WHAT YOU SHOULD DO: Nothing may be dropped or altered: reproduce all the data.

━━ INFORMATION SHOWN ━━

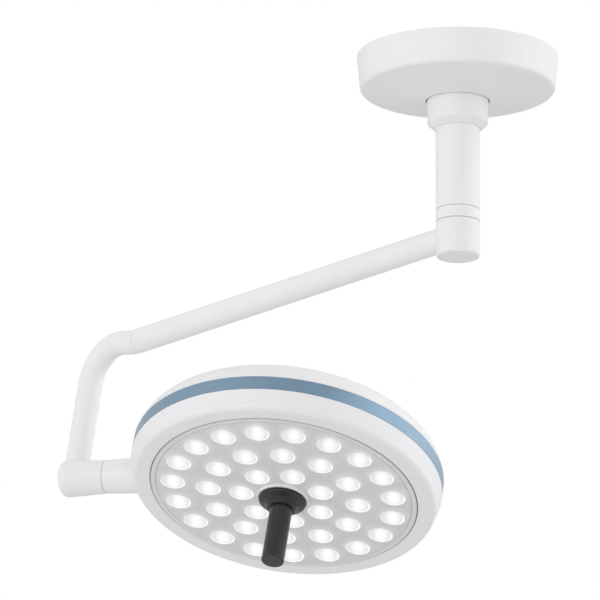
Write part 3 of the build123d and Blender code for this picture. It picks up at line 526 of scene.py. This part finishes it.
RIGHT = Vector((math.cos(AZIMUTH), math.sin(AZIMUTH), 0))
FRONT = Vector((math.sin(AZIMUTH), -math.cos(AZIMUTH), 0))
UP = Vector((0, 0, 1))
LEFT_FRONT = (FRONT - 0.55 * RIGHT - 0.25 * UP).normalized()
STUDIO = (  # a large soft panel's direction, how tight it is, and its strength
    (UP, 1.5, 0.85),
    (RIGHT, 2.0, 1.80),
    (-RIGHT, 2.0, 0.68),
    (-FRONT, 2.0, 0.40),
    (LEFT_FRONT, 8.0, 3.0),
    ((FRONT - RIGHT).normalized(), 3.0, 0.25),
)
ROOM_LIGHT = 0.01


def make_world():
    """White room with soft panels all round, seen by the camera as plain white."""
    world = bpy.data.worlds.new("studio")
    scene.world = world
    world.use_nodes = True
    tree = world.node_tree
    tree.nodes.clear()

    def join(value, socket):
        if isinstance(value, bpy.types.NodeSocket):
            tree.links.new(value, socket)
        else:
            socket.default_value = value

    def calc(op, a, b):
        node = tree.nodes.new("ShaderNodeMath")
        node.operation = op
        join(a, node.inputs[0])
        join(b, node.inputs[1])
        return node.outputs[0]

    def plain(strength):
        node = tree.nodes.new("ShaderNodeBackground")
        node.inputs["Color"].default_value = FULL
        join(strength, node.inputs["Strength"])
        return node.outputs[0]

    way = tree.nodes.new("ShaderNodeTexCoord").outputs["Generated"]
    light = ROOM_LIGHT
    for direction, tight, strength in STUDIO:
        dot = tree.nodes.new("ShaderNodeVectorMath")
        dot.operation = "DOT_PRODUCT"
        tree.links.new(way, dot.inputs[0])
        dot.inputs[1].default_value = direction
        lobe = calc("POWER", calc("MAXIMUM", dot.outputs["Value"], 0.0), tight)
        light = calc("ADD", light, calc("MULTIPLY", lobe, strength))
    mixed = tree.nodes.new("ShaderNodeMixShader")
    path = tree.nodes.new("ShaderNodeLightPath")
    tree.links.new(path.outputs["Is Camera Ray"], mixed.inputs[0])
    tree.links.new(plain(light), mixed.inputs[1])
    tree.links.new(plain(1.0), mixed.inputs[2])
    out = tree.nodes.new("ShaderNodeOutputWorld")
    tree.links.new(mixed.outputs[0], out.inputs["Surface"])


make_world()

KEY_AT = Vector((-2.2, -4.2, -0.6))
KEY_AIM = Vector((-0.45, 0.0, -0.45))
KEY_SIZE = 1.6
KEY_WATTS = 8

key_data = bpy.data.lights.new("key", "AREA")
key_data.shape = "SQUARE"
key_data.size = KEY_SIZE
key_data.energy = KEY_WATTS
key = bpy.data.objects.new("key", key_data)
key.location = KEY_AT
key.rotation_mode = "QUATERNION"
key.rotation_quaternion = (KEY_AIM - KEY_AT).to_track_quat("-Z", "Y")
key.visible_camera = False
scene.collection.objects.link(key)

━━━

COMPLETED EXERCISE:
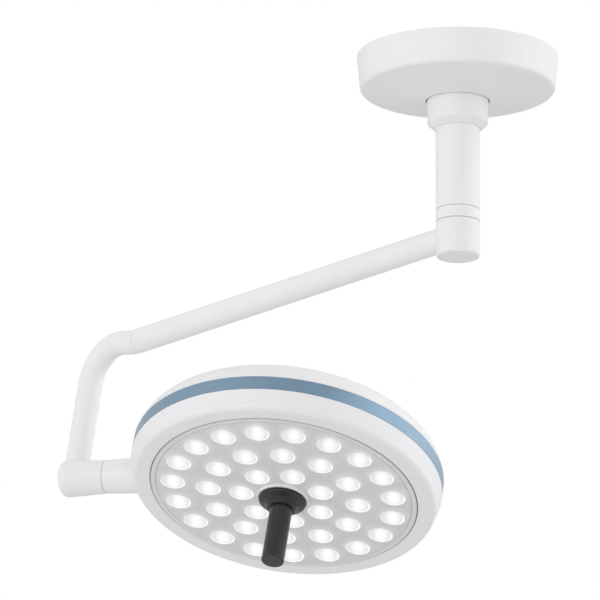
Write part 3 of the build123d and Blender code for this picture. It picks up at line 526 of scene.py. This part finishes it.
RIGHT = Vector((math.cos(AZIMUTH), math.sin(AZIMUTH), 0))
FRONT = Vector((math.sin(AZIMUTH), -math.cos(AZIMUTH), 0))
UP = Vector((0, 0, 1))
LEFT_FRONT = (FRONT - 0.55 * RIGHT - 0.25 * UP).normalized()
STUDIO = (  # a large soft panel's direction, how tight it is, and its strength
    (UP, 1.5, 0.85),
    (RIGHT, 2.0, 1.80),
    (-RIGHT, 2.0, 0.68),
    (-FRONT, 2.0, 0.40),
    (LEFT_FRONT, 8.0, 3.0),
    ((FRONT - RIGHT).normalized(), 3.0, 0.25),
)
ROOM_LIGHT = 0.01


def make_world():
    """White room with soft panels all round, seen by the camera as plain white."""
    world = bpy.data.worlds.new("studio")
    scene.world = world
    world.use_nodes = True
    tree = world.node_tree
    tree.nodes.clear()

    def join(value, socket):
        if isinstance(value, bpy.types.NodeSocket):
            tree.links.new(value, socket)
        else:
            socket.default_value = value

    def calc(op, a, b):
        node = tree.nodes.new("ShaderNodeMath")
        node.operation = op
        join(a, node.inputs[0])
        join(b, node.inputs[1])
        return node.outputs[0]

    def plain(strength):
        node = tree.nodes.new("ShaderNodeBackground")
        node.inputs["Color"].default_value = FULL
        join(strength, node.inputs["Strength"])
        return node.outputs[0]

    way = tree.nodes.new("ShaderNodeTexCoord").outputs["Generated"]
    light = ROOM_LIGHT
    for direction, tight, strength in STUDIO:
        dot = tree.nodes.new("ShaderNodeVectorMath")
        dot.operation = "DOT_PRODUCT"
        tree.links.new(way, dot.inputs[0])
        dot.inputs[1].default_value = direction
        lobe = calc("POWER", calc("MAXIMUM", dot.outputs["Value"], 0.0), tight)
        light = calc("ADD", light, calc("MULTIPLY", lobe, strength))
    mixed = tree.nodes.new("ShaderNodeMixShader")
    path = tree.nodes.new("ShaderNodeLightPath")
    tree.links.new(path.outputs["Is Camera Ray"], mixed.inputs[0])
    tree.links.new(plain(light), mixed.inputs[1])
    tree.links.new(plain(1.0), mixed.inputs[2])
    out = tree.nodes.new("ShaderNodeOutputWorld")
    tree.links.new(mixed.outputs[0], out.inputs["Surface"])


make_world()

KEY_AT = Vector((-2.2, -4.2, -0.6))
KEY_AIM = Vector((-0.45, 0.0, -0.45))
KEY_SIZE = 1.6
KEY_WATTS = 8

key_data = bpy.data.lights.new("key", "AREA")
key_data.shape = "SQUARE"
key_data.size = KEY_SIZE
key_data.energy = KEY_WATTS
key = bpy.data.objects.new("key", key_data)
key.location = KEY_AT
key.rotation_mode = "QUATERNION"
key.rotation_quaternion = (KEY_AIM - KEY_AT).to_track_quat("-Z", "Y")
key.visible_camera = False
scene.collection.objects.link(key)